Assuming leadership position on athletic team can help in performance

December 17, 2004

Taking a key leadership role in professional sports such as team captain can actually enhance athletic performance, rather than serve as a distraction, according to a Penn State researcher.

Statistical data indicate that when National Hockey League players held the important post of team captain, they were better players than in years when they had no leadership responsibilities. This was true even after weighing individual performance during the prior season, says Dr. David V. Day, professor of industrial/organizational psychology.

"Although it is an honor to wear hockey's badge of leadership - it has been called 'the most prestigious player leadership honor in pro sports' - the designation of captain is more than merely formality," Day notes. "Team captains have many on-ice and off-ice responsibilities. As noted in the official NFL rules, captains have sole authority to speak for the team with referees regarding disputed calls and rule interpretations. More informally, they often have the authority to call team meetings; serve as the bridge of communication to the coach, general manager, news media and fans; and have also been known to influence important personnel decisions.

"The findings are counter to conventional wisdom in the league," he adds. "As one team coach put, 'Give him the 'C' (for captain) and watch him falter.' Instead, it should be, 'Make him a captain and watch him soar.' The importance of being a team captain in the NHL likely provides a captain with additional resources in terms of help, protection and opportunity that may be less available to non-captains."

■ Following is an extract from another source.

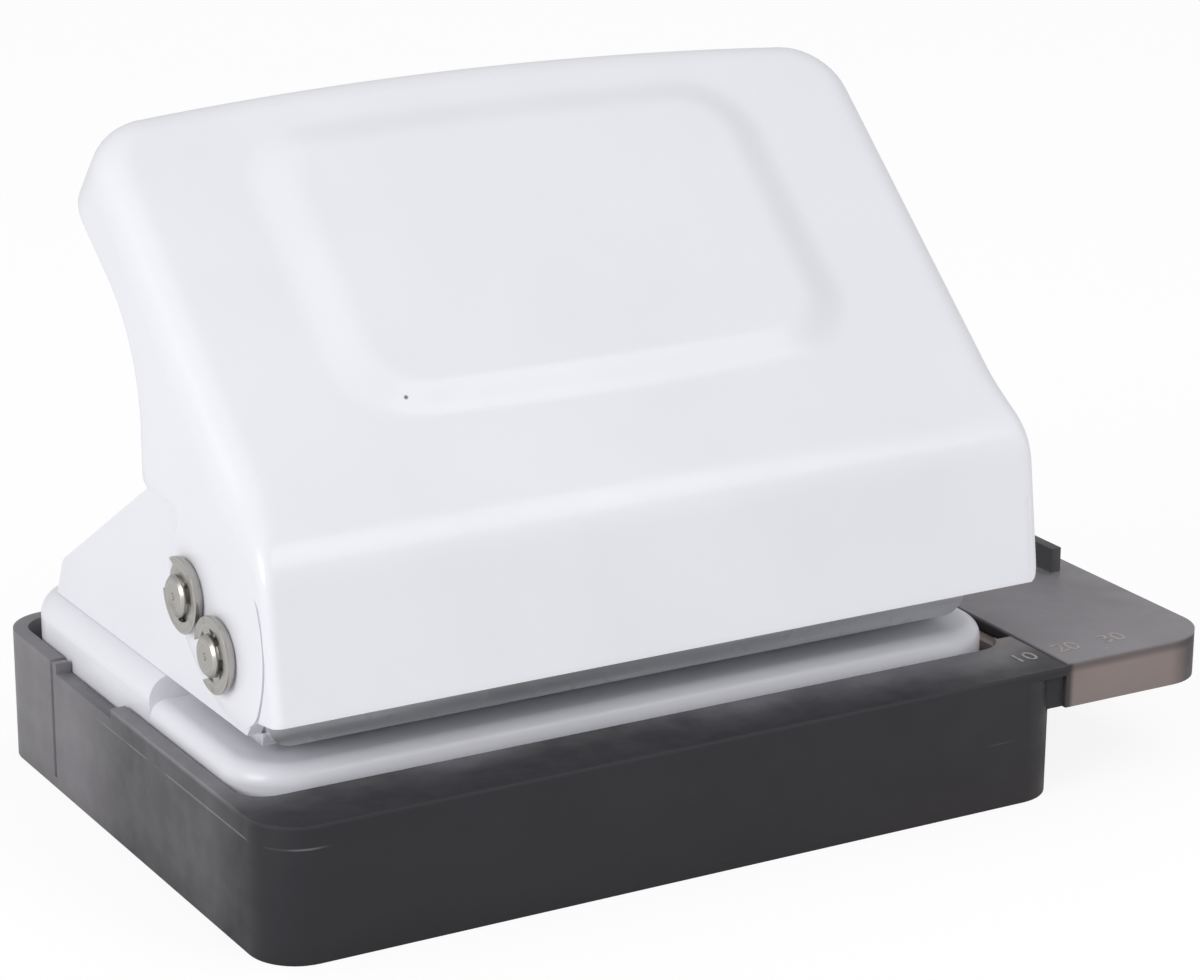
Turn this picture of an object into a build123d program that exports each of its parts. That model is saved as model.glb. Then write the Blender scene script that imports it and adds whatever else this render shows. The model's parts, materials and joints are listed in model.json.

The fact that the NHL captaincy is linked with a performance boost instead of a performance drain can likely be attributed to the culture of leadership promoted in the league.

"Other organizations could learn from the NHL in terms of building a similar culture of trust and respect around their own leadership roles, although this culture takes time to develop," Day notes.

He is lead author of the paper, "Assessing the Burdens of Leadership: Effects of Formal Leadership Roles on Individual Performances over Time," which appeared in the fall issue of Personnel Psychology. His co-authors are Hock-Peng Sin, Penn State doctoral student in psychology, and Tina T. Chen, a human resources researcher with Sempra Energy, San Diego, Calif. The researchers analyzed figures on 201 NHL players who played beginning with the 1967/68 season and who served as team captain for at least one year or more during their active careers.

Teams with leadership cultures motivate players to serve as leaders and assume the responsibility that goes with being a leader. If players view the costs of leading as outweighing the benefits, they will not want to lead.

However, when an organization places a premium on leadership development, while at the same time promoting high expectations of team solidarity and interdependence, individual players are more inclined to make accomplishments of the overall team paramount. This in turn builds the stuff of authentic leadership, Day says.

"A second-order effect of such a leadership culture is creating a deeper 'bench strength' of potential leaders in an organization who are willing to take on formal team leadership responsibilities when needed," he adds.

"These results support the inference that taking on formal leadership responsibilities in a team is associated with better individual performance relative to other players without formal leadership responsibilities," Day notes. "This was true regardless of any differences between players such as physical stature, position, age, experience or frequency of being a captain."